WHAT IS BEING ASKED: Only one span of the listing below is wanted: the lines from the one with "the flange's face" through the one with "for node in", reproduced exactly, both ends kept.
____________
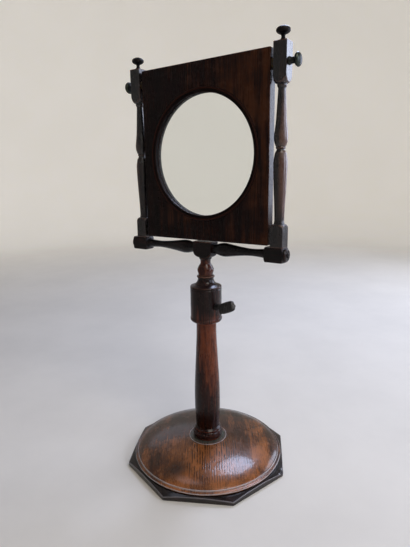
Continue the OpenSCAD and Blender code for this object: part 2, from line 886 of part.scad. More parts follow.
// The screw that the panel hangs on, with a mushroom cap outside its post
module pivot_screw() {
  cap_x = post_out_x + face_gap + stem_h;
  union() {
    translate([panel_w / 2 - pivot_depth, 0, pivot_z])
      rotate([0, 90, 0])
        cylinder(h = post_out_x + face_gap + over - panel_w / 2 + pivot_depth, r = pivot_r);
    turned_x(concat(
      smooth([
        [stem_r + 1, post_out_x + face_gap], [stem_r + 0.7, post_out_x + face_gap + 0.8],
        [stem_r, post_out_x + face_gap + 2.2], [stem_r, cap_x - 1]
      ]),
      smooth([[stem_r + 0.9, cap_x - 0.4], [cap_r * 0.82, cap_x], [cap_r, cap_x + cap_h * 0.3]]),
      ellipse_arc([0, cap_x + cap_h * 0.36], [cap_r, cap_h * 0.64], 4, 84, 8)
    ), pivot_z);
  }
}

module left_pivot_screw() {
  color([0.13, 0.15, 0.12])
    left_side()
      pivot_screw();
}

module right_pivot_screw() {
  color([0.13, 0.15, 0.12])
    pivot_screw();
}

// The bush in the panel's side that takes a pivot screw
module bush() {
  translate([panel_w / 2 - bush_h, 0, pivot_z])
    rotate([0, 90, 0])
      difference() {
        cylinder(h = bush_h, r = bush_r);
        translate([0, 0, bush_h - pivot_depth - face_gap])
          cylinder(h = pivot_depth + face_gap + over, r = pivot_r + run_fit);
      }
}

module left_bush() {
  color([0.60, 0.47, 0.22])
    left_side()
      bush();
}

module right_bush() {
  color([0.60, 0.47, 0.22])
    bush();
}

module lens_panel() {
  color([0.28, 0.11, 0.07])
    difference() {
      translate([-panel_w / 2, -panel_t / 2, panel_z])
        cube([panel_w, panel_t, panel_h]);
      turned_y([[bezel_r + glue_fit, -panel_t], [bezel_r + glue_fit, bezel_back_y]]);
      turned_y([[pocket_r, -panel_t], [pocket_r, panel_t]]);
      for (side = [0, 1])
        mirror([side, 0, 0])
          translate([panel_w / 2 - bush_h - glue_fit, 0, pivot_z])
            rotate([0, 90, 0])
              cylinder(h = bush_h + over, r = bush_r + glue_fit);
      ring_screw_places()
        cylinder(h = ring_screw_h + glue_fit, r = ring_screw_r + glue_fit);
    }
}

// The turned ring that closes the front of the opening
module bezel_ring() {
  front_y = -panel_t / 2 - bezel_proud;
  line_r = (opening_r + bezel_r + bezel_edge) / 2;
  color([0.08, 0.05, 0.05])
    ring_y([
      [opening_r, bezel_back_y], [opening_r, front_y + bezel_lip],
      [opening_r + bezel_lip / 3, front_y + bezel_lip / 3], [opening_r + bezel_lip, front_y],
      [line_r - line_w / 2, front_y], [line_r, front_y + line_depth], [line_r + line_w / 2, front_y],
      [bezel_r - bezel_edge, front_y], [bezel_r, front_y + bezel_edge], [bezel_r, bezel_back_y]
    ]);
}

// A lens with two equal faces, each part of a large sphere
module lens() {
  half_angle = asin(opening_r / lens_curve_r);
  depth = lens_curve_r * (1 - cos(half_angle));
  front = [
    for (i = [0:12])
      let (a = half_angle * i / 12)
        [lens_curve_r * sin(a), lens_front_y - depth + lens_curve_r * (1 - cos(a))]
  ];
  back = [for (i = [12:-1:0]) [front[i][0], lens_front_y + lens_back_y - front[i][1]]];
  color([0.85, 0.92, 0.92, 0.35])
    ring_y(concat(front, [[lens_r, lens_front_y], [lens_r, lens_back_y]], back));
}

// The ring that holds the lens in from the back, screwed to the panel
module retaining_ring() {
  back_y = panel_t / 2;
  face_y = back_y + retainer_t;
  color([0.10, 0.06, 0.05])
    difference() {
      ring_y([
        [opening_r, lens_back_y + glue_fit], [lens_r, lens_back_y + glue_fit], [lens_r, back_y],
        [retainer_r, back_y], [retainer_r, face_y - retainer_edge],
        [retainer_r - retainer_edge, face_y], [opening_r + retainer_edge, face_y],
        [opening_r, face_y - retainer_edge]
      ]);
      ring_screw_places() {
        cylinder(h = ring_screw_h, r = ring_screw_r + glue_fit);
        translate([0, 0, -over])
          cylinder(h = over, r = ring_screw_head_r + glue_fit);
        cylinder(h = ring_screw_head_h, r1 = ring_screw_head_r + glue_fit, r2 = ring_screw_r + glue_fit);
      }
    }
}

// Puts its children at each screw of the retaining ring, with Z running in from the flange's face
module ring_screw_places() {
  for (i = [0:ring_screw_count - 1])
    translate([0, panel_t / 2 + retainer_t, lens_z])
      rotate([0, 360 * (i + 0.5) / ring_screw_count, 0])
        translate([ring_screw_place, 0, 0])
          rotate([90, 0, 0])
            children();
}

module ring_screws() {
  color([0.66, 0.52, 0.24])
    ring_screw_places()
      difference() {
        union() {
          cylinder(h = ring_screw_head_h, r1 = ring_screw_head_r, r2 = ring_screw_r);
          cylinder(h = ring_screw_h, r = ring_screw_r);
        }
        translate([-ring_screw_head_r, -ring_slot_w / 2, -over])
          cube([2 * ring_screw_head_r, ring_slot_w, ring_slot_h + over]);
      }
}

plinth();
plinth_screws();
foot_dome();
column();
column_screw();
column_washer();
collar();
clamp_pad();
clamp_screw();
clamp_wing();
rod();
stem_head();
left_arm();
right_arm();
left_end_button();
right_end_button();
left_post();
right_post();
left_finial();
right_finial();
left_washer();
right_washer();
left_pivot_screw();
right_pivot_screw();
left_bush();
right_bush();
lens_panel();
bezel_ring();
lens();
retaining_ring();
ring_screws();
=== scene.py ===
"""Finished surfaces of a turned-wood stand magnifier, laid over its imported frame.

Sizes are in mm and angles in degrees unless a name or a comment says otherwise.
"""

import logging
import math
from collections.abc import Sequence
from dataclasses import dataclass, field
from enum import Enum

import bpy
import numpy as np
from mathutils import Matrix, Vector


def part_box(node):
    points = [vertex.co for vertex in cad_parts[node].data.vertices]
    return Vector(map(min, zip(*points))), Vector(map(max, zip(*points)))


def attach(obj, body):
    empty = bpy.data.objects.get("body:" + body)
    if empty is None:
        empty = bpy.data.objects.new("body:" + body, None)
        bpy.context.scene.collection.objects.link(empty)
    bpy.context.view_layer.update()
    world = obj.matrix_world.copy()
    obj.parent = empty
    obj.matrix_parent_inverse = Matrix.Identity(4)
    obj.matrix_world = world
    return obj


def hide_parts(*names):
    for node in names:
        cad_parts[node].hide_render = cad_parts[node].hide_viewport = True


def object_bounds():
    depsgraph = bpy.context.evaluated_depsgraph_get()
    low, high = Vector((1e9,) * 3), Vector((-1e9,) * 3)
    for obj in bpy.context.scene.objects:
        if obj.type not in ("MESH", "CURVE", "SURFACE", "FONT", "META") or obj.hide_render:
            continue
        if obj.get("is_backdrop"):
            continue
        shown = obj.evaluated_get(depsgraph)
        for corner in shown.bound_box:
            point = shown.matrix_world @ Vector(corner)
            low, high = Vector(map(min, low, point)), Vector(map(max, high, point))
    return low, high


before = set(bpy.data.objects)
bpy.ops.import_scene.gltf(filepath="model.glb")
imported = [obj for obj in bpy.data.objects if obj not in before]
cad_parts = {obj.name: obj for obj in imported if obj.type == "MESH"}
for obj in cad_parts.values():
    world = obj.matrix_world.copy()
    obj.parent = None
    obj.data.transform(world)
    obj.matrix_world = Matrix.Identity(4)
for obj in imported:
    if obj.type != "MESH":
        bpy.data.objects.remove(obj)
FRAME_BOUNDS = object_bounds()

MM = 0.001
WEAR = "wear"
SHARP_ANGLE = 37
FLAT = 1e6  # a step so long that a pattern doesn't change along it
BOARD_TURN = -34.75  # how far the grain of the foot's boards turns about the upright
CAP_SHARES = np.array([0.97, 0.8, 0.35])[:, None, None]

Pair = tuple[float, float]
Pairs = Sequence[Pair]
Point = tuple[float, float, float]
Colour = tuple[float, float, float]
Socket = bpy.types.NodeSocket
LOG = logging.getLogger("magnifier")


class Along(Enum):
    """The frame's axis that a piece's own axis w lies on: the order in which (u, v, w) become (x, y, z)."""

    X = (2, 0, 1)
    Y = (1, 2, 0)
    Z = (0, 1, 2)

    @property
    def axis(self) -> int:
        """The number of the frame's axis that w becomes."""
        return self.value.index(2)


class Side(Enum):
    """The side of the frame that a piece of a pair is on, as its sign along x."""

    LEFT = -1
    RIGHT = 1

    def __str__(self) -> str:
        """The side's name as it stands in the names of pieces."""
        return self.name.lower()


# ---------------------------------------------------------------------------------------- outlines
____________
TASK OUTPUT:
// Puts its children at each screw of the retaining ring, with Z running in from the flange's face
module ring_screw_places() {
  for (i = [0:ring_screw_count - 1])
    translate([0, panel_t / 2 + retainer_t, lens_z])
      rotate([0, 360 * (i + 0.5) / ring_screw_count, 0])
        translate([ring_screw_place, 0, 0])
          rotate([90, 0, 0])
            children();
}

module ring_screws() {
  color([0.66, 0.52, 0.24])
    ring_screw_places()
      difference() {
        union() {
          cylinder(h = ring_screw_head_h, r1 = ring_screw_head_r, r2 = ring_screw_r);
          cylinder(h = ring_screw_h, r = ring_screw_r);
        }
        translate([-ring_screw_head_r, -ring_slot_w / 2, -over])
          cube([2 * ring_screw_head_r, ring_slot_w, ring_slot_h + over]);
      }
}

plinth();
plinth_screws();
foot_dome();
column();
column_screw();
column_washer();
collar();
clamp_pad();
clamp_screw();
clamp_wing();
rod();
stem_head();
left_arm();
right_arm();
left_end_button();
right_end_button();
left_post();
right_post();
left_finial();
right_finial();
left_washer();
right_washer();
left_pivot_screw();
right_pivot_screw();
left_bush();
right_bush();
lens_panel();
bezel_ring();
lens();
retaining_ring();
ring_screws();
=== scene.py ===
"""Finished surfaces of a turned-wood stand magnifier, laid over its imported frame.

Sizes are in mm and angles in degrees unless a name or a comment says otherwise.
"""

import logging
import math
from collections.abc import Sequence
from dataclasses import dataclass, field
from enum import Enum

import bpy
import numpy as np
from mathutils import Matrix, Vector


def part_box(node):
    points = [vertex.co for vertex in cad_parts[node].data.vertices]
    return Vector(map(min, zip(*points))), Vector(map(max, zip(*points)))


def attach(obj, body):
    empty = bpy.data.objects.get("body:" + body)
    if empty is None:
        empty = bpy.data.objects.new("body:" + body, None)
        bpy.context.scene.collection.objects.link(empty)
    bpy.context.view_layer.update()
    world = obj.matrix_world.copy()
    obj.parent = empty
    obj.matrix_parent_inverse = Matrix.Identity(4)
    obj.matrix_world = world
    return obj


def hide_parts(*names):
    for node in names:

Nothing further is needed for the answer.